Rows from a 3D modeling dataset
====

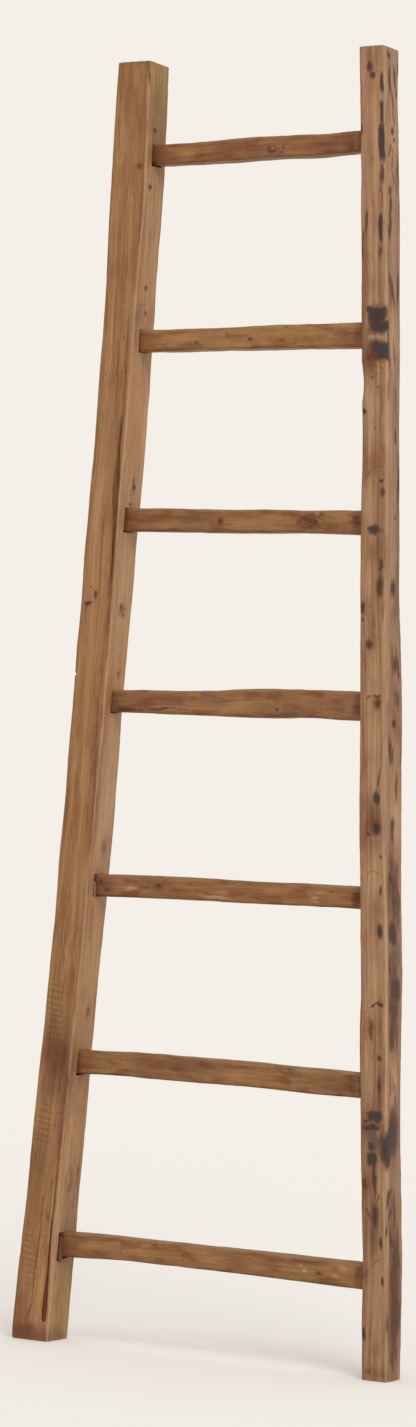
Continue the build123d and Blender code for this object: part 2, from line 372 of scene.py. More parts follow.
z = np.linspace(0, LEFT_TOP, STILE_ROWS)
radii = [
    worn(10 + k, STILE_ROWS, radius, radius * LEFT_CORNER_SPREAD, LEFT_CORNER_CELLS)
    for k, radius in enumerate(LEFT_CORNERS)]
radii[1] = radii[1] + FOOT_WEAR * np.exp(-z / FOOT_WEAR_RISE)
stile_left = bar(
    "hewn_stile_left", z, left_outer(z), left_inner(z), LEFT_FRONT_Y, BACK_Y, radii,
    lambda p, q, t: (p, q, t), hewn(1, STILE_HEWING, STILE_HEWN), left_inner(z) - left_ridge(z),
    LEFT_STEPS)
z = np.linspace(0, HEIGHT, STILE_ROWS)
radii = [
    worn(20 + k, STILE_ROWS, radius, radius * RIGHT_CORNER_SPREAD, RIGHT_CORNER_CELLS)
    for k, radius in enumerate(RIGHT_CORNERS)]
dent = np.maximum(DENT_BITE * (1 - ((z - DENT_LEVEL) * 2 / DENT_LENGTH) ** 2), 0)
stile_right = bar(
    "hewn_stile_right", z, right_inner(z) + dent, right_outer(z), RIGHT_FRONT_Y, BACK_Y, radii,
    lambda p, q, t: (p, q, t), hewn(5, STILE_HEWING, STILE_HEWN), right_outer(z) - right_ridge(z),
    RIGHT_STEPS)
for level, radius, deep, share in KNOT_HOLLOWS:
    dish(stile_right, right_inner(level) * (1 - share) + right_outer(level) * share, level, radius, deep)

rungs = []
for n in range(len(RUNG_LEVELS)):
    start, end = rung_span(n)
    x = np.linspace(start - LEFT_TENON, end + RIGHT_TENON, RUNG_ROWS)
    radii = [
        worn(40 + 4 * n + k, RUNG_ROWS, RUNG_CORNER, RUNG_CORNER_SPREAD, RUNG_CORNER_CELLS)
        for k in range(4)]
    rungs.append(bar(
        "hewn_rung_%d" % (n + 1), x, rung_edge(n, x, -1), rung_edge(n, x, 1), RUNG_FRONT_Y, RUNG_BACK_Y,
        radii, lambda p, q, t: (t, q, p), hewn(60 + 3 * n, RUNG_HEWING, RUNG_HEWN), 0.0,
        RUNG_STEPS, RUNG_ARC_STEPS, RUNG_BEVEL))


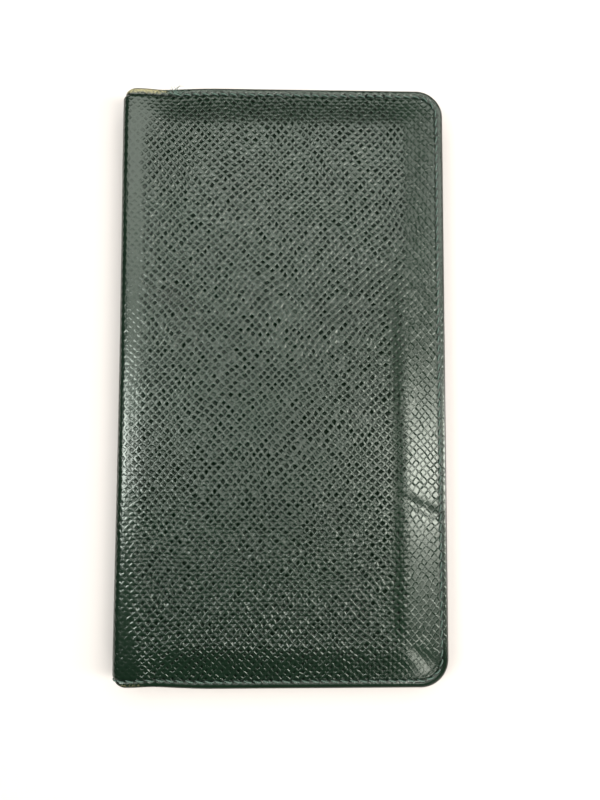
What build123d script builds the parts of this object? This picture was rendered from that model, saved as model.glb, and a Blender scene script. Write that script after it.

====

*YOUR OBJECTIVE*
Return each line of the records above exactly as it reads.

*ANSWER*
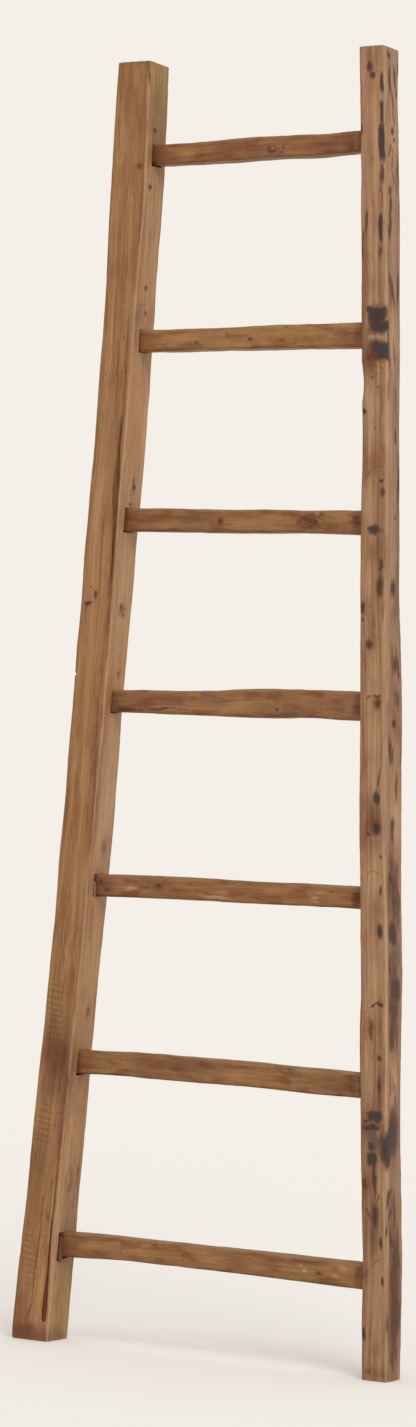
Continue the build123d and Blender code for this object: part 2, from line 372 of scene.py. More parts follow.
z = np.linspace(0, LEFT_TOP, STILE_ROWS)
radii = [
    worn(10 + k, STILE_ROWS, radius, radius * LEFT_CORNER_SPREAD, LEFT_CORNER_CELLS)
    for k, radius in enumerate(LEFT_CORNERS)]
radii[1] = radii[1] + FOOT_WEAR * np.exp(-z / FOOT_WEAR_RISE)
stile_left = bar(
    "hewn_stile_left", z, left_outer(z), left_inner(z), LEFT_FRONT_Y, BACK_Y, radii,
    lambda p, q, t: (p, q, t), hewn(1, STILE_HEWING, STILE_HEWN), left_inner(z) - left_ridge(z),
    LEFT_STEPS)
z = np.linspace(0, HEIGHT, STILE_ROWS)
radii = [
    worn(20 + k, STILE_ROWS, radius, radius * RIGHT_CORNER_SPREAD, RIGHT_CORNER_CELLS)
    for k, radius in enumerate(RIGHT_CORNERS)]
dent = np.maximum(DENT_BITE * (1 - ((z - DENT_LEVEL) * 2 / DENT_LENGTH) ** 2), 0)
stile_right = bar(
    "hewn_stile_right", z, right_inner(z) + dent, right_outer(z), RIGHT_FRONT_Y, BACK_Y, radii,
    lambda p, q, t: (p, q, t), hewn(5, STILE_HEWING, STILE_HEWN), right_outer(z) - right_ridge(z),
    RIGHT_STEPS)
for level, radius, deep, share in KNOT_HOLLOWS:
    dish(stile_right, right_inner(level) * (1 - share) + right_outer(level) * share, level, radius, deep)

rungs = []
for n in range(len(RUNG_LEVELS)):
    start, end = rung_span(n)
    x = np.linspace(start - LEFT_TENON, end + RIGHT_TENON, RUNG_ROWS)
    radii = [
        worn(40 + 4 * n + k, RUNG_ROWS, RUNG_CORNER, RUNG_CORNER_SPREAD, RUNG_CORNER_CELLS)
        for k in range(4)]
    rungs.append(bar(
        "hewn_rung_%d" % (n + 1), x, rung_edge(n, x, -1), rung_edge(n, x, 1), RUNG_FRONT_Y, RUNG_BACK_Y,
        radii, lambda p, q, t: (t, q, p), hewn(60 + 3 * n, RUNG_HEWING, RUNG_HEWN), 0.0,
        RUNG_STEPS, RUNG_ARC_STEPS, RUNG_BEVEL))


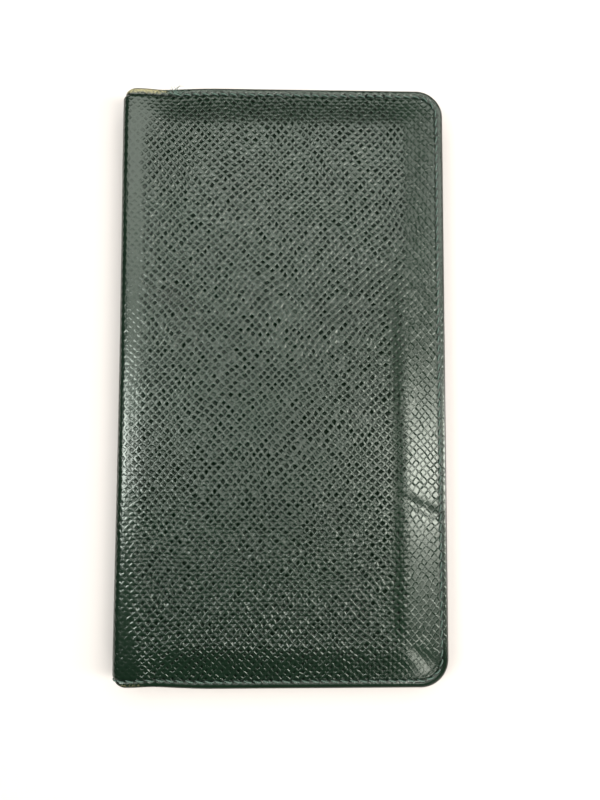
What build123d script builds the parts of this object? This picture was rendered from that model, saved as model.glb, and a Blender scene script. Write that script after it.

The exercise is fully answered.